__Task details__: Copy every line of the data in which the word "that" occurs.

__Provided material__:
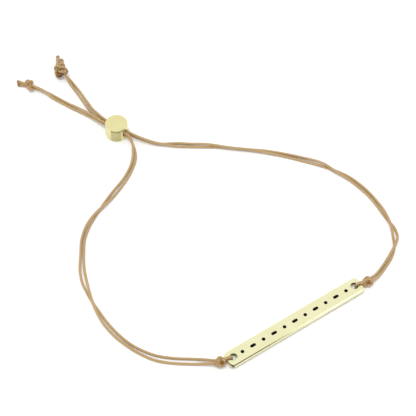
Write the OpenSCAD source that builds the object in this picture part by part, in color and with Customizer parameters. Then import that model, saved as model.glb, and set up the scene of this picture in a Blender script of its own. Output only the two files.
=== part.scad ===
// Cord bracelet lying open on a flat surface: an engraved bar, a sliding bead and two doubled cords.
// The origin is the middle of the loop on the surface, +X runs along the bar and +Y from the bar to the bead.

/* [Bar] */
// Length of the bar
bar_l = 40; // [39:0.5:40.5]
// Width of the bar
bar_w = 4.4; // [3.8:0.1:4.6]
// Thickness of the bar
bar_t = 1.1; // [0.8:0.1:1.1]
// Radius of the bar's corners, seen from above
bar_corner_r = 1.1; // [0.6:0.1:1.4]
// Size of the broken edge along the faces
bar_edge = 0.15; // [0.05:0.05:0.3]
// Diameter of the hole at each end
hole_d = 1.9; // [1.9:0.1:2.1]
// Distance from a hole's centre to the end of the bar
hole_inset = 1.9; // [1.8:0.1:2]
// Distance from the middle of the loop to the middle of the bar
bar_y = -37.5; // [-38:0.1:-37]

/* [Marks] */
// Number of marks along the bar, dots and dashes in turn
mark_count = 11; // [3:2:11]
// Distance from one mark to the next
mark_pitch = 3.1; // [2.4:0.1:3.1]
// Diameter of a dot
dot_d = 0.95; // [0.5:0.05:1.2]
// Length of a dash
dash_l = 1.6; // [1.2:0.1:1.8]
// Width of a dash
dash_w = 0.8; // [0.4:0.1:1]
// Depth of the recesses
mark_depth = 0.2; // [0.15:0.05:0.4]
// Room left round the enamel in its recess
mark_gap = 0.03; // [0.02:0.01:0.05]

/* [Bead] */
// Diameter of the bead
bead_d = 6; // [5:0.1:6.5]
// Height of the bead
bead_h = 4.1; // [3.8:0.1:4.6]
// Size of the broken edge round each face
bead_edge = 0.2; // [0.1:0.05:0.4]
// Diameter of the cross hole
bore_d = 2.1; // [2:0.1:2.4]
// Middle of the bead, across and along
bead_at = [-4.1, 37.5]; // [-6:0.1:40]
// Direction of the cross hole, from the loop to the tails, in degrees from +X
bead_turn = 112; // [108:1:116]

/* [Cord] */
// Thickness of one strand
cord_d = 0.7; // [0.5:0.05:0.72]
// Distance between two strands that lie together
pair_pitch = 0.8; // [0.78:0.01:0.82]
// Rings of the strand for each row of its route
rings_per_row = 2; // [1:1:3]

/* [Knots] */
// Diameter of the bar knots
bar_knot_girth = 2.5; // [2.2:0.1:2.8]
// Length of the bar knots
bar_knot_l = 2.4; // [2.2:0.1:2.5]
// Diameter of the stopper knot on the right cord
right_knot_girth = 3.2; // [2.8:0.1:3.4]
// Length of the stopper knot on the right cord
right_knot_l = 4; // [3.4:0.1:4.2]
// Diameter of the stopper knot on the left cord
left_knot_girth = 2.6; // [2.3:0.1:2.9]
// Length of the stopper knot on the left cord
left_knot_l = 2.8; // [2.6:0.1:3.2]
// Distance from a knot to the strands that enter it
knot_gap = 0.15; // [0.1:0.05:0.2]

/* [Hidden] */

gold = "#EFE7B4";
enamel = "#0A0A0A";
cord_tan = "#BE9A68";
$fn = 48;

cord_r = cord_d / 2;
cord_sides = 8;
// The cord passes under each end of the bar and lifts it off the surface
bar_z = cord_d + 0.08;
bar_top = bar_z + bar_t;
hole_x = bar_l / 2 - hole_inset;
bore_z = bead_h / 2;
// Radius of a knot's core and the size of its broken edges
knot_core_r = 0.8;
knot_core_edge = 0.3;
// Tilt of a knot's wraps across its length, and of the melted tips towards the surface
wrap_tilt = 14;
tip_dip = 10;

// Knots: middle x, middle y, direction of the length in degrees from +X, diameter, length
right_bar_knot_at = [21.9, -38.2, 8, bar_knot_girth, bar_knot_l];
left_bar_knot_at = [-21.4, -36.7, 142, bar_knot_girth, bar_knot_l];
right_end_knot_at = [-5.6, 64.2, 90, right_knot_girth, right_knot_l];
left_end_knot_at = [-15.8, 64.3, 122, left_knot_girth, left_knot_l];

// Melted tips: direction in degrees from +X, length from the middle of the knot
right_tips = [[67, 5.8], [54, 4.4]];
left_tips = [[115, 3.9], [131, 3.3]];

// Cord through a hole of the bar, seen from the side: distance from the hole's centre, height.
// It leaves the knot over the end of the bar, goes down through the hole and comes back under the end.
bar_loop = [
    [3.2, 1.6], [2.6, 2.1], [2, 2.32], [1.5, 2.35], [1, 2.35], [0.6, 2.2], [0.5, 1.75],
    [0.5, 1.35], [0.5, 0.95], [0.55, 0.5], [1, 0.38], [1.9, 0.38], [2.6, 0.5], [3.2, 0.95]
];
rings_per_loop_row = 3;

// Places along the bead's cross hole from its middle, and the distance between the two pairs there
bore_stations = [[-4.4, 0.9], [-1.6, 0.8], [1.6, 0.8], [4.4, 0.9]];

// Route of a doubled cord, one row for each place along it: x, y, distance between its two strands,
// how far the pair is turned about its own line in degrees (0 side by side, 90 one on the other),
// and how far the lower strand lies above the surface.
right_route = concat(
    [knot_row(right_bar_knot_at, 1, 0)],
    [
        [25.3, -37.6, 0.8, 0, 0.35], [28.1, -36.5, 0.8, 0, 0], [31.4, -35, 0.8, 30, 0],
        [34.1, -33.2, 0.8, 90, 0], [36.3, -30.8, 1.2, 170, 0], [37.5, -28.2, 1, 215, 0],
        [38, -25.4, 0.8, 280, 0], [38.7, -21.6, 0.8, 340, 0], [39, -17, 0.8, 360, 0],
        [38.6, -13, 0.9, 360, 0], [37.8, -9.2, 0.8, 370, 0], [36.1, -5.3, 0.8, 410, 0],
        [34.3, -1.6, 0.9, 490, 0], [31.9, 1.9, 1, 530, 0], [28.6, 6, 0.9, 540, 0],
        [24.8, 10, 0.8, 560, 0], [21.4, 13, 0.8, 590, 0], [16.8, 17, 0.8, 600, 0],
        [13.2, 20, 0.8, 660, 0], [9.9, 22.6, 0.9, 710, 0], [6.9, 24.9, 1.1, 720, 0],
        [4.2, 26.8, 0.8, 760, 0], [2, 28.6, 0.8, 790, 0.1], [-0.5, 31.3, 0.8, 805, 0.8]
    ],
    bore_rows(1, 810),
    [
        [-5.7, 44.7, 0.8, 840, 0.7], [-5.8, 47.6, 0.8, 890, 0.2], [-5.6, 51.6, 0.9, 900, 0],
        [-5.4, 55.3, 0.9, 900, 0], [-5.4, 58.8, 0.8, 920, 0.15]
    ],
    [knot_row(right_end_knot_at, -1, 990)]
);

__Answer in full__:
Write the OpenSCAD source that builds the object in this picture part by part, in color and with Customizer parameters. Then import that model, saved as model.glb, and set up the scene of this picture in a Blender script of its own. Output only the two files.
// Distance between two strands that lie together
// Distance from a knot to the strands that enter it